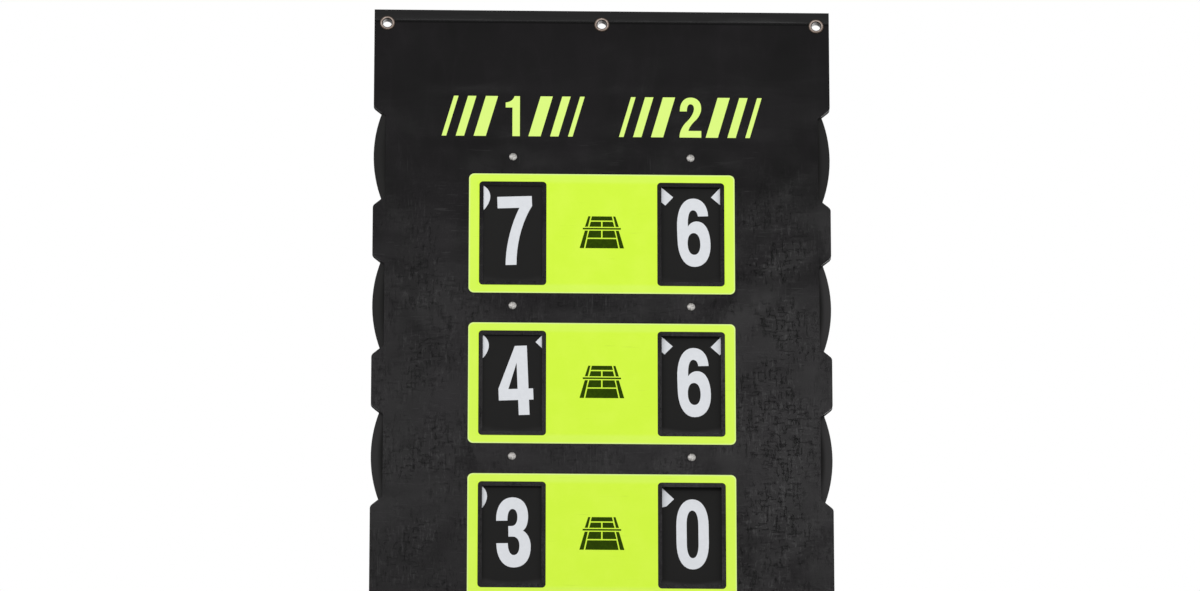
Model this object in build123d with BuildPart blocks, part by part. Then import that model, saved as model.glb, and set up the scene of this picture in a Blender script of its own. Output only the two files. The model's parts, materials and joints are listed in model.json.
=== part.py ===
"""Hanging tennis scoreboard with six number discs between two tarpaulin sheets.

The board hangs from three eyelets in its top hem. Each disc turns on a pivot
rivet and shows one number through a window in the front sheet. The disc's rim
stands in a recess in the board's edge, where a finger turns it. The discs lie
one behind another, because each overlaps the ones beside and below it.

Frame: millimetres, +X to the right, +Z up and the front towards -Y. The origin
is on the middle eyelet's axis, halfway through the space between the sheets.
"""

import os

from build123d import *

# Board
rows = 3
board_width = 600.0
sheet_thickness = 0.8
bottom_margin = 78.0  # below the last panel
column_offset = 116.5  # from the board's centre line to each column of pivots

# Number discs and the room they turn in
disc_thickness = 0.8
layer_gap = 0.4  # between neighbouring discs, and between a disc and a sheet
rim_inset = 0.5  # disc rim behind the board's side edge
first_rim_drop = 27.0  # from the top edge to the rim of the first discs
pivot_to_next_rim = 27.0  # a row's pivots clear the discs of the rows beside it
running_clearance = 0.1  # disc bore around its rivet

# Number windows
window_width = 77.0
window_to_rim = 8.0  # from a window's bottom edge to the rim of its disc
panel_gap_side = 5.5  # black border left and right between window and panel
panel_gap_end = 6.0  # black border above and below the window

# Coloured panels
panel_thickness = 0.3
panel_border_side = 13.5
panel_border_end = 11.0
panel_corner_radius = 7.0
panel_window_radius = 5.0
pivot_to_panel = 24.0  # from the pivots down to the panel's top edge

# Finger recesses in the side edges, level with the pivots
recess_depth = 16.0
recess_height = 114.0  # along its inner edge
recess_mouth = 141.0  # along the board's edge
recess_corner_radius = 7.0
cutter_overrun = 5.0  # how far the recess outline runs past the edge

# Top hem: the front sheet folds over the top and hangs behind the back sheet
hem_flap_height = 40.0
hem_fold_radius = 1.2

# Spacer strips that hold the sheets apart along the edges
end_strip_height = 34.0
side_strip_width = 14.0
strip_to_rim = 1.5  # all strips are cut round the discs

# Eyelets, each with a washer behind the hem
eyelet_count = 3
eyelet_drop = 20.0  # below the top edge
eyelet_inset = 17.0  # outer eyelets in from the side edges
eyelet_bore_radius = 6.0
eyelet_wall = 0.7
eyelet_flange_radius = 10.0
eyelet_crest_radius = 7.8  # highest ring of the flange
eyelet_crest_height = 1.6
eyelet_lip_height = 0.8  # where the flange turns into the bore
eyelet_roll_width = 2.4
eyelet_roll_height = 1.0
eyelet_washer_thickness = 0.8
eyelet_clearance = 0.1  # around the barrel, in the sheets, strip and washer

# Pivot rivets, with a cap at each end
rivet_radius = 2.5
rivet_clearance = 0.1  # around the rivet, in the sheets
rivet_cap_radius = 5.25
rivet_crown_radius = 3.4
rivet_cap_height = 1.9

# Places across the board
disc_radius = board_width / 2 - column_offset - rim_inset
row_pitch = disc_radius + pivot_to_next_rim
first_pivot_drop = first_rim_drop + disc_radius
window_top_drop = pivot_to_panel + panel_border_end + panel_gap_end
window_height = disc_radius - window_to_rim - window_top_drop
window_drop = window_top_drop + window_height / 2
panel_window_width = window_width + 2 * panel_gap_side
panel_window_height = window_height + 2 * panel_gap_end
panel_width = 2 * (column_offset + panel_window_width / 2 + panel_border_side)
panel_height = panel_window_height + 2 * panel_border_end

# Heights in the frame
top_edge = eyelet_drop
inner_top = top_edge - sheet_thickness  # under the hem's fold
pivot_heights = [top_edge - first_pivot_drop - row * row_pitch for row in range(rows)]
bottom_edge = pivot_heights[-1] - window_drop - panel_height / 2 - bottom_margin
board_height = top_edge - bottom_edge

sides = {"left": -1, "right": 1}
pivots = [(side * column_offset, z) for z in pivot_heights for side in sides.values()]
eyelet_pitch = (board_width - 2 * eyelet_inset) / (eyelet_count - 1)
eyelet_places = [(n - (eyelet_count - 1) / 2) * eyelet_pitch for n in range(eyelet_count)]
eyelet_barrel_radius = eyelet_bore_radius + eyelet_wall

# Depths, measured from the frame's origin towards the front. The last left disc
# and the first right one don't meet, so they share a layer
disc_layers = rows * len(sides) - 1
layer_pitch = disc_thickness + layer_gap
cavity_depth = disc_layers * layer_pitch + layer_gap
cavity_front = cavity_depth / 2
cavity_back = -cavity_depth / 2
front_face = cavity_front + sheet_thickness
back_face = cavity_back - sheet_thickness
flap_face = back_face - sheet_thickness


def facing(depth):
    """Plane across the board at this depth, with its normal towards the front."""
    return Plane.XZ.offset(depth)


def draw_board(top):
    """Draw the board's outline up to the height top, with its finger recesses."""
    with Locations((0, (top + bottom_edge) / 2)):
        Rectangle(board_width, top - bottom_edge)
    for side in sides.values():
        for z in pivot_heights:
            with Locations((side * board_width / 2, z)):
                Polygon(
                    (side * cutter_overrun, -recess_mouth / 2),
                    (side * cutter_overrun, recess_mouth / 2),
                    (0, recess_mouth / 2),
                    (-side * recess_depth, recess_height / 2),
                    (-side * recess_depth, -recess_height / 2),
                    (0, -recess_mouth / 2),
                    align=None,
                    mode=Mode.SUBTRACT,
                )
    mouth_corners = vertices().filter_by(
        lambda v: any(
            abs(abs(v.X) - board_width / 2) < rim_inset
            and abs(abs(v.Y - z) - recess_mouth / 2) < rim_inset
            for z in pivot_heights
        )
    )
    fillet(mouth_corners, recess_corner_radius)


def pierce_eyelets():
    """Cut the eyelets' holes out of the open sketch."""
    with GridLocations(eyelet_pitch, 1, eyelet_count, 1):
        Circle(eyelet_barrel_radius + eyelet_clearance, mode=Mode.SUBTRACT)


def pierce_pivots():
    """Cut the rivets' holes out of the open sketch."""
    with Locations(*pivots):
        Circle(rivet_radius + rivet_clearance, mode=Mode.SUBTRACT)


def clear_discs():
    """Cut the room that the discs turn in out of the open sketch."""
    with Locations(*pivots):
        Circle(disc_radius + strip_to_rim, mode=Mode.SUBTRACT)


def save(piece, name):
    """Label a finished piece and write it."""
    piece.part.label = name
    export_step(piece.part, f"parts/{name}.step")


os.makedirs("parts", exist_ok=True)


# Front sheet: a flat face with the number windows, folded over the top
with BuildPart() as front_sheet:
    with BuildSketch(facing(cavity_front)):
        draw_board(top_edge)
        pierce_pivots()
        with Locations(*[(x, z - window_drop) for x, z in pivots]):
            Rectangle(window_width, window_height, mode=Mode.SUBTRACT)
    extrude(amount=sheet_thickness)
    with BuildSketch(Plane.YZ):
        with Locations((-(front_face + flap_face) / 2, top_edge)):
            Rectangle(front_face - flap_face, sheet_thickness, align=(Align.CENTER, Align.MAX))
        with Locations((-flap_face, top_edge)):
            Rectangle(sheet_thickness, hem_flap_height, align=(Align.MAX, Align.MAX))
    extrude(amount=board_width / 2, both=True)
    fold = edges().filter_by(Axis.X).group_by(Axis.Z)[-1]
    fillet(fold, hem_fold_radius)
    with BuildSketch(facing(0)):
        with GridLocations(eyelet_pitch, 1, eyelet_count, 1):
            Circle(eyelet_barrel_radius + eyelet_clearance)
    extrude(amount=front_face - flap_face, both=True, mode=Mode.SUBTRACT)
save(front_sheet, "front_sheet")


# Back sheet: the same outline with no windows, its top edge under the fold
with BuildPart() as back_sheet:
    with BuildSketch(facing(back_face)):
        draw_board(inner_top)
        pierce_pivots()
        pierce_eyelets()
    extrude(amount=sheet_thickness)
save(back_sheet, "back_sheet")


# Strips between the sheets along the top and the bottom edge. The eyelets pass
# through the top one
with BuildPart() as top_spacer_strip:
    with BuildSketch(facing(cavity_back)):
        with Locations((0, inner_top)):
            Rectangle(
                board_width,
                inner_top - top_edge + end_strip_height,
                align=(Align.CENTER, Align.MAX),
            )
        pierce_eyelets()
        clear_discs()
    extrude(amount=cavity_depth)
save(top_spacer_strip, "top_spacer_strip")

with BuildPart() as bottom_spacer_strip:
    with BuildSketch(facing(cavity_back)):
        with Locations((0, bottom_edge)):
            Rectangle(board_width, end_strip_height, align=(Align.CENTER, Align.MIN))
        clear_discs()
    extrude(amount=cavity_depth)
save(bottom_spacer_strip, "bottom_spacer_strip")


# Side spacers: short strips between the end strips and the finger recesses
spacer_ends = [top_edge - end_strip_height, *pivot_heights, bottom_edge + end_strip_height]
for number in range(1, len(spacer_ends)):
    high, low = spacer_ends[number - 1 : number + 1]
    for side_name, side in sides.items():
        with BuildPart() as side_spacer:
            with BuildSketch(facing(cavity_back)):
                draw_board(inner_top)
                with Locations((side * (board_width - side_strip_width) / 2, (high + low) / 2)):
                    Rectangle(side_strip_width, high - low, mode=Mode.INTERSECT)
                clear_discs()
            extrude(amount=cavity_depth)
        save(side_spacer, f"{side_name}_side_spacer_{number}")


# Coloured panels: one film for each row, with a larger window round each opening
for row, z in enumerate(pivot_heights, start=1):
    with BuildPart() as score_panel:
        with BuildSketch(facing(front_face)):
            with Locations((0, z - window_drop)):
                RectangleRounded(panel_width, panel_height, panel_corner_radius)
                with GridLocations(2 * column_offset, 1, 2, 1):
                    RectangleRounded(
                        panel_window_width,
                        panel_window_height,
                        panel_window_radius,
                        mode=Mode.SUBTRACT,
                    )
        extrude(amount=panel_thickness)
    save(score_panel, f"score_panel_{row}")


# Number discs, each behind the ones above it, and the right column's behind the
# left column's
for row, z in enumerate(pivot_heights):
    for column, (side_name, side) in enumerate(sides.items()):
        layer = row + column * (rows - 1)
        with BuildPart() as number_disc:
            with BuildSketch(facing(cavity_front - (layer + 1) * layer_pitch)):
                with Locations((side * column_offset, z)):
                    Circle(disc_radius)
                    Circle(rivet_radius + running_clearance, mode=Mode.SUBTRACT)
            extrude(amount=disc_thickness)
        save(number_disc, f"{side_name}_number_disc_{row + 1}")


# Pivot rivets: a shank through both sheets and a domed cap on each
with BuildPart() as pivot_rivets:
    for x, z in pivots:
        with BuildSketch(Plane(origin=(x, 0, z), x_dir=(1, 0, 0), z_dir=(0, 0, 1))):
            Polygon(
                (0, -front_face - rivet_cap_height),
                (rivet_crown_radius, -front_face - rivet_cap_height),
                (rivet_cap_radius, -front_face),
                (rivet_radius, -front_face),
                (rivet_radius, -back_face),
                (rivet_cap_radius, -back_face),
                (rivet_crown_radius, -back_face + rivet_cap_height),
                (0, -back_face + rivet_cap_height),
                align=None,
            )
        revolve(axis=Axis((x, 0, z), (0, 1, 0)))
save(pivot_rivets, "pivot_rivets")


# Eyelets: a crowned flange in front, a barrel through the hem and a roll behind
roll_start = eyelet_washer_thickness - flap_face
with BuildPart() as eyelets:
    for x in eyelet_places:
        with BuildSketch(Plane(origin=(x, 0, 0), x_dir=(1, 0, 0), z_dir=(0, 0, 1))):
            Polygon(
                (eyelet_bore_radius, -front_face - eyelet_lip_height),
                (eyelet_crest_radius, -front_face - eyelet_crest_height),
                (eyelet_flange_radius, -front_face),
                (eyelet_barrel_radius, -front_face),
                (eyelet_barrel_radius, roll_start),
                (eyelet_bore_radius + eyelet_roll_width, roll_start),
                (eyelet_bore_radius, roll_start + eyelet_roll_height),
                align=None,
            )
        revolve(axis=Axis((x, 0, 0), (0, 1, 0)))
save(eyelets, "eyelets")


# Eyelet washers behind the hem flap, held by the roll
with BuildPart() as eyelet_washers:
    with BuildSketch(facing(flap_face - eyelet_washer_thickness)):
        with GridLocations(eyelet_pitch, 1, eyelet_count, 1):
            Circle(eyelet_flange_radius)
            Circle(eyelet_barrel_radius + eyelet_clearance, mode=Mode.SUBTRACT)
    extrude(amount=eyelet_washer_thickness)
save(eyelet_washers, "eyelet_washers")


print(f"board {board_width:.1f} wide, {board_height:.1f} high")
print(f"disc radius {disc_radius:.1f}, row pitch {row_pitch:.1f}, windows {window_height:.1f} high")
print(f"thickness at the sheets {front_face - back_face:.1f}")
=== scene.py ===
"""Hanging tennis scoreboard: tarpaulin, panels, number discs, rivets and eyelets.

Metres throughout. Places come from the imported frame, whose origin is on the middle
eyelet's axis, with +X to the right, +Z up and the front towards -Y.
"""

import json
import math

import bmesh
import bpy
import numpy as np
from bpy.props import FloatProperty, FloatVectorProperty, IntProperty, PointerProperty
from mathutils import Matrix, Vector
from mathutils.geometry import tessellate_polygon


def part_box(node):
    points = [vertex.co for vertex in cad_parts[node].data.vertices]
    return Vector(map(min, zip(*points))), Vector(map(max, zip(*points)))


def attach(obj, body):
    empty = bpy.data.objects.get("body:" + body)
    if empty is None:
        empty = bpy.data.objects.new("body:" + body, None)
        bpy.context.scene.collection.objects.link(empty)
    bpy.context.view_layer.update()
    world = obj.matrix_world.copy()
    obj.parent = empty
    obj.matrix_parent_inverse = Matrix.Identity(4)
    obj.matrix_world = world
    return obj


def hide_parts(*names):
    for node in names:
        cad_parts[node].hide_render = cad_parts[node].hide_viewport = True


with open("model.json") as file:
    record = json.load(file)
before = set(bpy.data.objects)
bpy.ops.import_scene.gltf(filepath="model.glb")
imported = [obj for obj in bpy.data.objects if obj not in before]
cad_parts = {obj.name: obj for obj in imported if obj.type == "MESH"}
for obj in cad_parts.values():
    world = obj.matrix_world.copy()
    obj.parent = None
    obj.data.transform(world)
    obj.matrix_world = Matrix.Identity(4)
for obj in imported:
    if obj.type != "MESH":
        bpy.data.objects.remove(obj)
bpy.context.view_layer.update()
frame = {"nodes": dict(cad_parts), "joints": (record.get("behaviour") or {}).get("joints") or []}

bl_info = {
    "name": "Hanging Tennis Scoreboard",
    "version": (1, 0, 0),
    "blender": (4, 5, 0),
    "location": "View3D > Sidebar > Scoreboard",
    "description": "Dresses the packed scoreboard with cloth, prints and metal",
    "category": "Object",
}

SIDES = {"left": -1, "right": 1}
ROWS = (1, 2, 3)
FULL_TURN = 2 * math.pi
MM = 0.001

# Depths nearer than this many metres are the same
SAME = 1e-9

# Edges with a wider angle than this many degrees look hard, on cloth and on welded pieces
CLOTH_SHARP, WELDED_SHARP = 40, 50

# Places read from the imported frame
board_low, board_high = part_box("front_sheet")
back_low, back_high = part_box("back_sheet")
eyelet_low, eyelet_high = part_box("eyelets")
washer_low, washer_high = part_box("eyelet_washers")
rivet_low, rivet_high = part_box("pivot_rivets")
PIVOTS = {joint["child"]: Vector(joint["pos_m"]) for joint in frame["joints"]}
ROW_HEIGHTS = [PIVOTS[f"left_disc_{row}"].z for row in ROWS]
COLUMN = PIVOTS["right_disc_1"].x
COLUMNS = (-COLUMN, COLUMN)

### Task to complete
Retype, exactly and in full, the lines above from the one containing "# Eyelet washers" through the one containing "cad_parts[node].hide_render = cad_parts[node].hide_viewport".

### Final answer
# Eyelet washers behind the hem flap, held by the roll
with BuildPart() as eyelet_washers:
    with BuildSketch(facing(flap_face - eyelet_washer_thickness)):
        with GridLocations(eyelet_pitch, 1, eyelet_count, 1):
            Circle(eyelet_flange_radius)
            Circle(eyelet_barrel_radius + eyelet_clearance, mode=Mode.SUBTRACT)
    extrude(amount=eyelet_washer_thickness)
save(eyelet_washers, "eyelet_washers")


print(f"board {board_width:.1f} wide, {board_height:.1f} high")
print(f"disc radius {disc_radius:.1f}, row pitch {row_pitch:.1f}, windows {window_height:.1f} high")
print(f"thickness at the sheets {front_face - back_face:.1f}")
=== scene.py ===
"""Hanging tennis scoreboard: tarpaulin, panels, number discs, rivets and eyelets.

Metres throughout. Places come from the imported frame, whose origin is on the middle
eyelet's axis, with +X to the right, +Z up and the front towards -Y.
"""

import json
import math

import bmesh
import bpy
import numpy as np
from bpy.props import FloatProperty, FloatVectorProperty, IntProperty, PointerProperty
from mathutils import Matrix, Vector
from mathutils.geometry import tessellate_polygon


def part_box(node):
    points = [vertex.co for vertex in cad_parts[node].data.vertices]
    return Vector(map(min, zip(*points))), Vector(map(max, zip(*points)))


def attach(obj, body):
    empty = bpy.data.objects.get("body:" + body)
    if empty is None:
        empty = bpy.data.objects.new("body:" + body, None)
        bpy.context.scene.collection.objects.link(empty)
    bpy.context.view_layer.update()
    world = obj.matrix_world.copy()
    obj.parent = empty
    obj.matrix_parent_inverse = Matrix.Identity(4)
    obj.matrix_world = world
    return obj


def hide_parts(*names):
    for node in names:
        cad_parts[node].hide_render = cad_parts[node].hide_viewport = True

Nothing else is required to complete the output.